Retype word for word the lines lying between the line containing "outer_panel();" and the line containing "cad_parts[node].hide_render = cad_parts[node].hide_viewport", together with those two lines themselves, and nothing besides.
■ ■ ■ ■
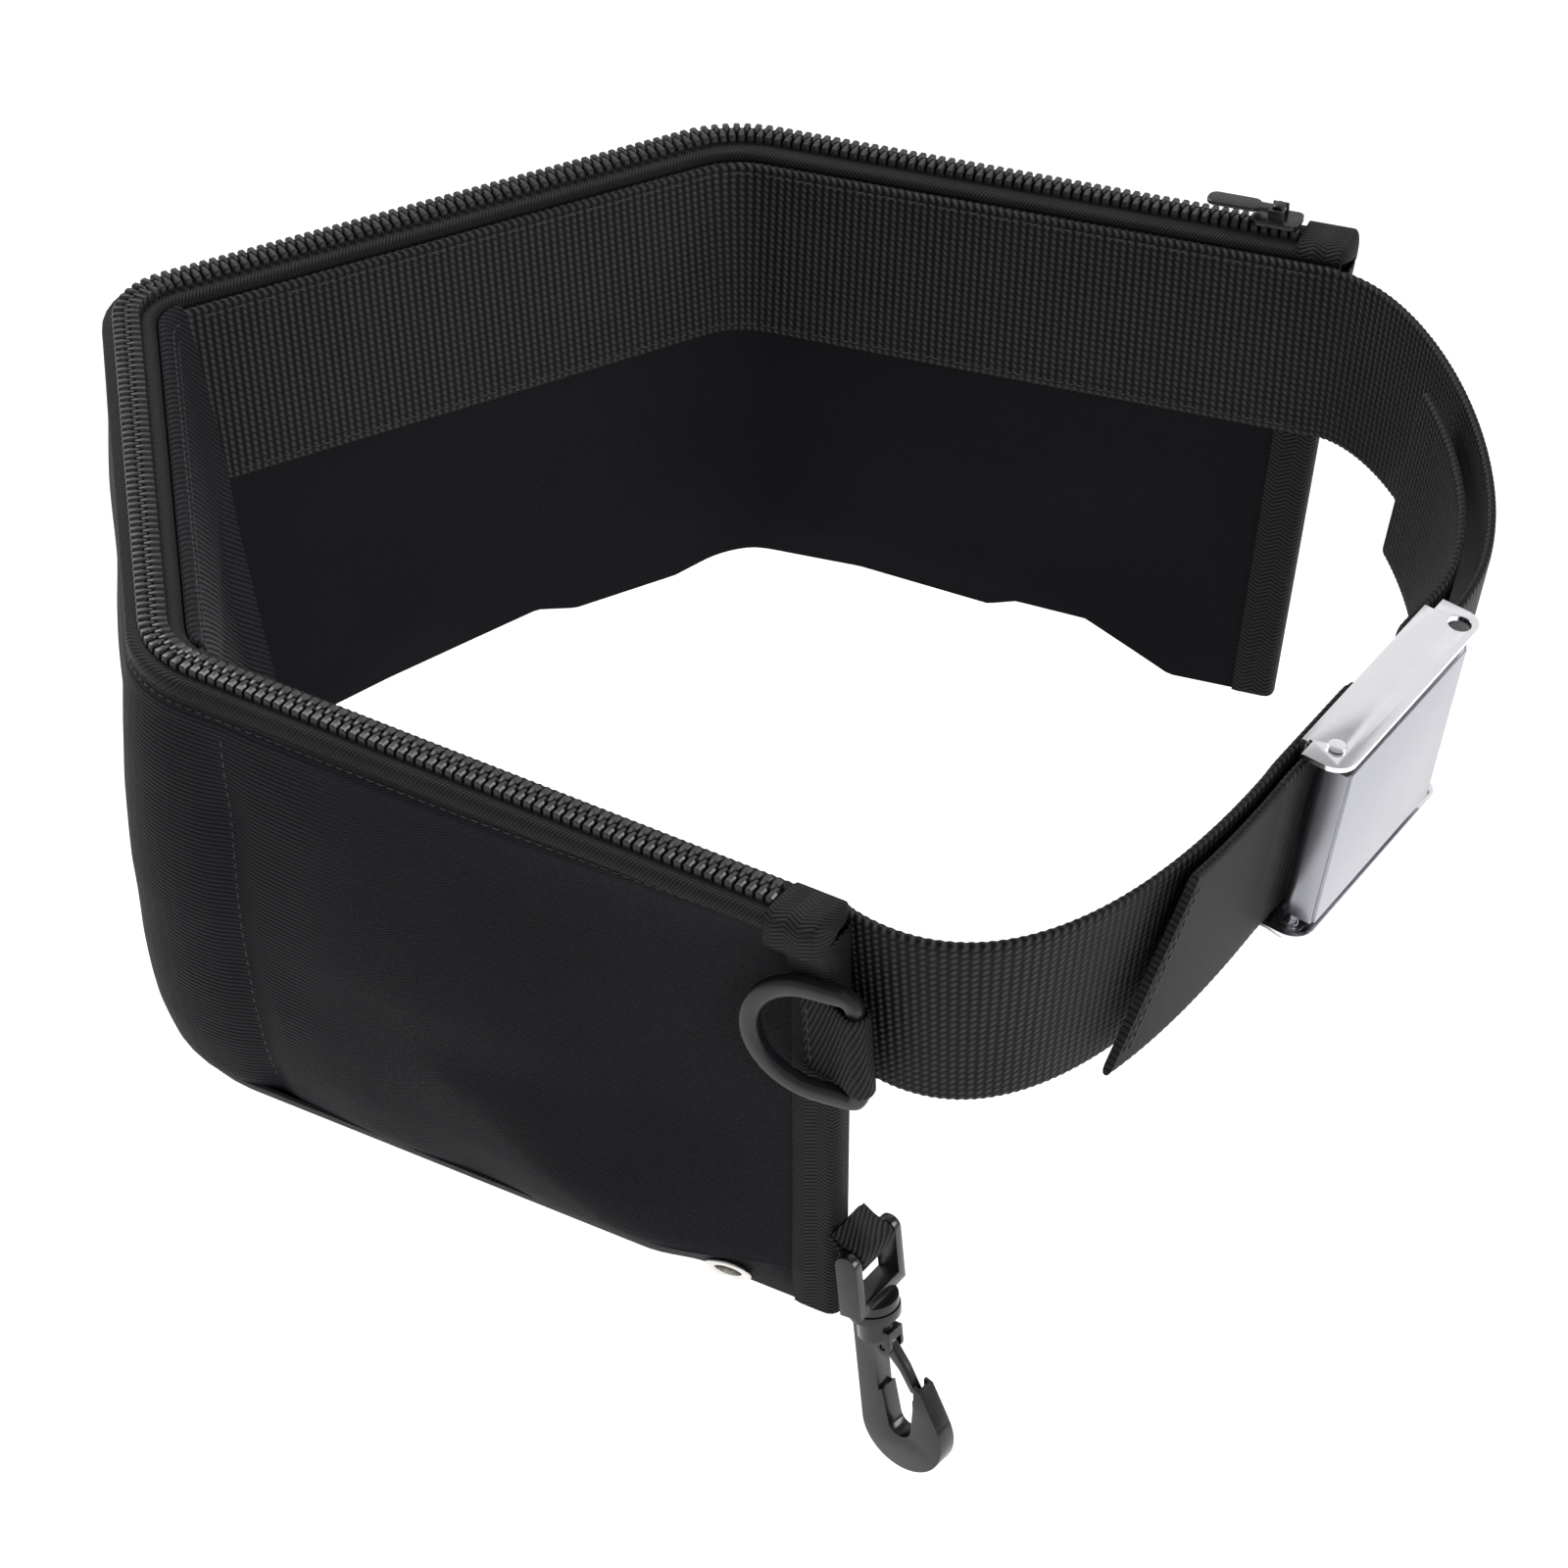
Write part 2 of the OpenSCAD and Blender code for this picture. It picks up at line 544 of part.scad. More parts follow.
module ring_outline(d) {
    r = ring_h / 2 + d;
    bow_x = ring_depth - ring_h / 2 - ring_band;
    intersection() {
        translate([bow_x, 0]) circle(r = r);
        translate([bow_x, -r]) square([r, 2 * r]);
    }
    translate([0, -r]) square([bow_x, 2 * r]);
}
module d_ring() {
    color(plastic_color) at_ring() rotate([0, 0, ring_open]) union() {
        rotate([90, 0, 0]) linear_extrude(height = ring_t, center = true) difference() {
            ring_outline(ring_band);
            ring_outline(0);
        }
        cylinder(h = ring_h + 2 * ring_band, d = ring_t, center = true);
    }
}

// ---- Snap hook: hangs from a tape loop at the bottom corner ----
eye_h = 0.19;
eye_out = 8.5;        // from the end of the pouch to the eye's bar
hook_tilt = 6;        // the hook hangs a little away from the pouch
eye_a = headings[0] + 90;
module at_eye() {
    p = at(0, eye_h, 1.5) - eye_out * [each dir(headings[0]), 0];
    translate(p) rotate([hook_tilt, 0, eye_a]) children();
}
eye_bar_d = 4;
clip_tape_t = 1.3;
clip_tape_a = 140;    // the tape rises from the bar to the binding
module clip_loop() {
    r = eye_bar_d / 2 + gap;
    color(web_color) at_eye() rotate([-hook_tilt, 0, 0]) rotate([90, 0, 90])
        linear_extrude(height = clip_tape_w, center = true) difference() {
            union() {
                circle(r = r + clip_tape_t);
                rotate(clip_tape_a) translate([0, -clip_tape_t])
                    square([eye_out - bind_t - lay, 2 * clip_tape_t]);
            }
            circle(r = r);
        }
}
arm_l = 13;
arm_t = 2.6;
arm_w = 6;
disc_r = 6.3;
disc_t = 2.4;
swivel_r = 2.1;
cap_r = 3.2;
cap_t = 1.4;
head_top = -arm_l - 1.6 - disc_t - gap;
swivel_low = head_top - 6.6;
module swivel_eye() {
    span = clip_tape_w + 1;
    color(plastic_color) at_eye() union() {
        rotate([0, 90, 0]) cylinder(h = span + 1, d = eye_bar_d, center = true);
        for (s = [-1, 1]) translate([s * (span + arm_t) / 2, 0, 0]) {
            rotate([0, 90, 0]) cylinder(h = arm_t, d = arm_w, center = true);
            translate([-arm_t / 2, -arm_w / 2, -arm_l]) cube([arm_t, arm_w, arm_l]);
        }
        translate([-span / 2 - arm_t, -arm_w / 2, -arm_l - 2]) cube([span + 2 * arm_t, arm_w, 3]);
        translate([0, 0, head_top + gap]) cylinder(h = disc_t, r = disc_r);
        translate([0, 0, swivel_low]) cylinder(h = -arm_l - 1 - swivel_low, r = swivel_r);
        translate([0, 0, swivel_low]) cylinder(h = cap_t, r = cap_r);
    }
}
hook_yaw = -38;       // direction that the nose points in
// Hook frame: x from the spine to the nose, y through its thickness, z up, z = 0 at the head's top.
module at_hook() { at_eye() rotate([0, 0, hook_yaw - eye_a]) translate([0, 0, head_top]) children(); }
head_r = cap_r + gap + 1.3;
head_h = 8.6;
spine_x = -5;
bow_r = (hook_w + 2) / 2;
bow_p = [spine_x + bow_r, bow_r - hook_len];
eye_r = 3.4;          // radius of the bottom of the hook's opening
open_p = bow_p + [-0.5, 1.5];
nose_z = bow_p.y + 15.5;
gate_p = [3.6, -head_h - 1.9];
gate_pin_d = 1.8;
gate_t = 2.8;
slot_t = gate_t + 2 * gap;
tip_p = [bow_p.x + 3.9, nose_z - 3.2];
module hook_outline() {
    difference() {
        union() {
            translate(bow_p) circle(r = bow_r);
            translate([spine_x, bow_p.y]) square([6, -bow_p.y - 1]);
            polygon([bow_p + [4, 4], [bow_p.x + 5, nose_z], [bow_p.x + 7, nose_z - 0.8],
                bow_p + [bow_r - 1, 5], bow_p + [8, 0]]);
            translate(gate_p) circle(r = 2.4);
            translate([gate_p.x - 2.4, gate_p.y]) square([4.8, -gate_p.y - head_h + 3]);
        }
        translate(open_p) circle(r = eye_r);
        polygon([[spine_x + 6, gate_p.y - 2.6], open_p - [eye_r, 0], open_p + [eye_r, 0],
            bow_p + [4.2, 8.5], [bow_p.x + 4.6, nose_z + 1], gate_p + [3, -2.6]]);
    }
}
module hook_body() {
    color(plastic_color) at_hook() difference() {
        union() {
            rotate([90, 0, 0]) linear_extrude(height = hook_t, center = true) hook_outline();
            translate([0, 0, -disc_t]) cylinder(h = disc_t, r = disc_r + 0.3);
            translate([0, 0, -head_h]) cylinder(h = head_h, r = head_r);
        }
        translate([0, 0, -head_h]) cylinder(h = head_h + 1, r = swivel_r + gap);
        translate([0, 0, swivel_low - head_top - gap]) cylinder(h = cap_t + 2 * gap, r = cap_r + gap);
        translate([gate_p.x - 2.5, -slot_t / 2, gate_p.y - 3]) cube([9, slot_t, 5.2]);
        translate([bow_p.x + 1, -slot_t / 2, nose_z - 4]) cube([5.2, slot_t, 8]);
        translate([gate_p.x, 0, gate_p.y]) rotate([90, 0, 0])
            cylinder(h = hook_t + 2, d = gate_pin_d, center = true);
    }
}
module hook_gate() {
    mid = mix(gate_p, tip_p, 0.5);
    color(plastic_color) at_hook() rotate([90, 0, 0]) union() {
        linear_extrude(height = gate_t, center = true) union() {
            translate(gate_p) circle(r = 1.9);
            polygon([gate_p + [1.7, 0.6], mid + [1.6, 0.9], tip_p + [1, 0], tip_p - [1, 0.2],
                mid - [0.3, 0.5], gate_p - [1.5, 1]]);
        }
        translate(gate_p) cylinder(h = hook_t - 0.4, d = gate_pin_d - 0.2, center = true);
    }
}

// ---- Drain eyelets, one near each end of the turned-under cloth ----
barrel_gap = 0.1;
barrel_r = drain_d / 2 + 0.7;
brim = 1.8;           // the eyelet's brim reaches this far beyond its barrel
brim_t = 0.8;
brim_lift = 0.8;      // room for the bend of the cloth under the brim
drill = 12;           // long enough to cut through the cloth
module at_drain(e) {
    k = drain_station(e);
    h = floor_h / 2;
    up = drain_point(e, 1) - drain_point(e, 0);
    along = at(k + 1, h, under(k + 1, h)) - at(k, h, under(k, h));
    n = cross(up, along) / norm(cross(up, along));
    translate(drain_point(e, 0.5)) rotate([0, acos(n.z), atan2(n.y, n.x)]) children();
}
module drain_eyelets() {
    color(steel_color) for (e = drain_ends) at_drain(e) difference() {
        union() {
            translate([0, 0, brim_lift]) cylinder(h = brim_t, r = barrel_r + brim);
            translate([0, 0, -cloth_t - 2]) cylinder(h = cloth_t + 2 + brim_lift + 0.1, r = barrel_r);
        }
        translate([0, 0, -drill / 2]) cylinder(h = drill, d = drain_d);
    }
}
module eyelet_washers() {
    color(steel_color) for (e = drain_ends) at_drain(e) translate([0, 0, -cloth_t - 1.9]) difference() {
        cylinder(h = brim_t, r = barrel_r + brim - 0.6);
        translate([0, 0, -1]) cylinder(h = 3, r = barrel_r + barrel_gap);
    }
}

outer_panel();
inner_panel();
bottom_panel();
wall_near_left();
wall_left_back();
wall_back_far();
webbing_cover();
end_binding_near();
end_binding_far();
zip_tape_outer();
zip_tape_inner();
zip_teeth_outer();
zip_teeth_inner();
zip_end_tab_near();
zip_end_tab_far();
zip_slider();
zip_pull();
belt_webbing();
d_ring_loop();
d_ring();
clip_loop();
swivel_eye();
hook_body();
hook_gate();
drain_eyelets();
eyelet_washers();
buckle_base();
buckle_lever();
lever_pin();
tail_stitching();
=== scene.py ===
import math

import bmesh
import bpy
import numpy as np
from mathutils import Matrix, Vector, noise


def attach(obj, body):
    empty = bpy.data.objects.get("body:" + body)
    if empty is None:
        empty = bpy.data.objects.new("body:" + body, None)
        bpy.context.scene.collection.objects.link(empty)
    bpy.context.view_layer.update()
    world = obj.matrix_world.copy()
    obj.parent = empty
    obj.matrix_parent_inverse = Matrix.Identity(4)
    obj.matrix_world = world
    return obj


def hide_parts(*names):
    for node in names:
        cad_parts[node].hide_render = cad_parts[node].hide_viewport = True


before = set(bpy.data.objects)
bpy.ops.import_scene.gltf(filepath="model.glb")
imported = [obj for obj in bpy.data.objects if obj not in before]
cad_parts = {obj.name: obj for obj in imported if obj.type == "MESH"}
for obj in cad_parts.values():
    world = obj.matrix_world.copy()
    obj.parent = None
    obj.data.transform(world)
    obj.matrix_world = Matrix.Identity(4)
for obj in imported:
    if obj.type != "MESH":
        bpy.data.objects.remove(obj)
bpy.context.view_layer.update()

# ---- Camera, floor and light ---------------------------------------------------------
# The belt is shown closed, from in front and a little above. Four large soft lights stand
# round it over a white floor that curves up behind it.

scene = bpy.context.scene
lens = bpy.data.cameras.new("camera")
lens.lens = 128.25
lens.sensor_width = 36
camera = bpy.data.objects.new("camera", lens)
camera.location = (0.0044, -1.1922, 0.9029)
camera.rotation_euler = (math.radians(54), 0, 0)
scene.collection.objects.link(camera)
scene.camera = camera
scene.view_settings.view_transform = "Standard"


def soft_light(name, place, aim, width, watts):
    data = bpy.data.lights.new(name, "AREA")
    data.shape = "RECTANGLE"
    data.size, data.size_y = width
    data.energy = watts
    light = bpy.data.objects.new(name, data)
    light.location = place
    light.rotation_euler = (Vector(aim) - Vector(place)).to_track_quat("-Z", "Y").to_euler()
    scene.collection.objects.link(light)
    return light


soft_light("window_light", (-0.9, 0.9, 1.5), (0, 0, 0.08), (1.0, 0.6), 34)
front_light = soft_light("front_light", (0.7, -1.6, 1.1), (0, 0, 0.05), (0.8, 0.5), 20)
front_light.visible_glossy = False
soft_light("right_light", (1.5, -0.1, 0.7), (0.1, 0, 0.08), (0.5, 0.9), 12)
soft_light("back_light", (0.8, 1.9, 1.7), (0.15, 0, 0.08), (1.6, 1.2), 3)

sky = bpy.data.worlds.new("studio")
scene.world = sky
sky.use_nodes = True
sky.node_tree.nodes["Background"].inputs["Color"].default_value = (1, 1, 1, 1)
sky.node_tree.nodes["Background"].inputs["Strength"].default_value = 0.45

floor_z = -0.30
sweep_points = [(-4, floor_z), (3.0, floor_z), (3.5, floor_z + 0.1), (3.9, floor_z + 0.45), (4, 2.5)]
floor_mesh = bpy.data.meshes.new("floor")
floor_mesh.from_pydata(
    [(x, y, z) for y, z in sweep_points for x in (-6, 6)], [],
    [(2 * i, 2 * i + 1, 2 * i + 3, 2 * i + 2) for i in range(len(sweep_points) - 1)])
floor = bpy.data.objects.new("floor", floor_mesh)
scene.collection.objects.link(floor)
paper = bpy.data.materials.new("white_paper")
paper.use_nodes = True
paper_shader = paper.node_tree.nodes["Principled BSDF"]
paper_shader.inputs["Base Color"].default_value = (0.9, 0.9, 0.9, 1)
paper_shader.inputs["Roughness"].default_value = 0.9
paper_shader.inputs["Emission Color"].default_value = (1, 1, 1, 1)
paper_shader.inputs["Emission Strength"].default_value = 0.1
floor_mesh.materials.append(paper)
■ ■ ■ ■
§ **COMPLETE ANSWER**
outer_panel();
inner_panel();
bottom_panel();
wall_near_left();
wall_left_back();
wall_back_far();
webbing_cover();
end_binding_near();
end_binding_far();
zip_tape_outer();
zip_tape_inner();
zip_teeth_outer();
zip_teeth_inner();
zip_end_tab_near();
zip_end_tab_far();
zip_slider();
zip_pull();
belt_webbing();
d_ring_loop();
d_ring();
clip_loop();
swivel_eye();
hook_body();
hook_gate();
drain_eyelets();
eyelet_washers();
buckle_base();
buckle_lever();
lever_pin();
tail_stitching();
=== scene.py ===
import math

import bmesh
import bpy
import numpy as np
from mathutils import Matrix, Vector, noise


def attach(obj, body):
    empty = bpy.data.objects.get("body:" + body)
    if empty is None:
        empty = bpy.data.objects.new("body:" + body, None)
        bpy.context.scene.collection.objects.link(empty)
    bpy.context.view_layer.update()
    world = obj.matrix_world.copy()
    obj.parent = empty
    obj.matrix_parent_inverse = Matrix.Identity(4)
    obj.matrix_world = world
    return obj


def hide_parts(*names):
    for node in names:
        cad_parts[node].hide_render = cad_parts[node].hide_viewport = True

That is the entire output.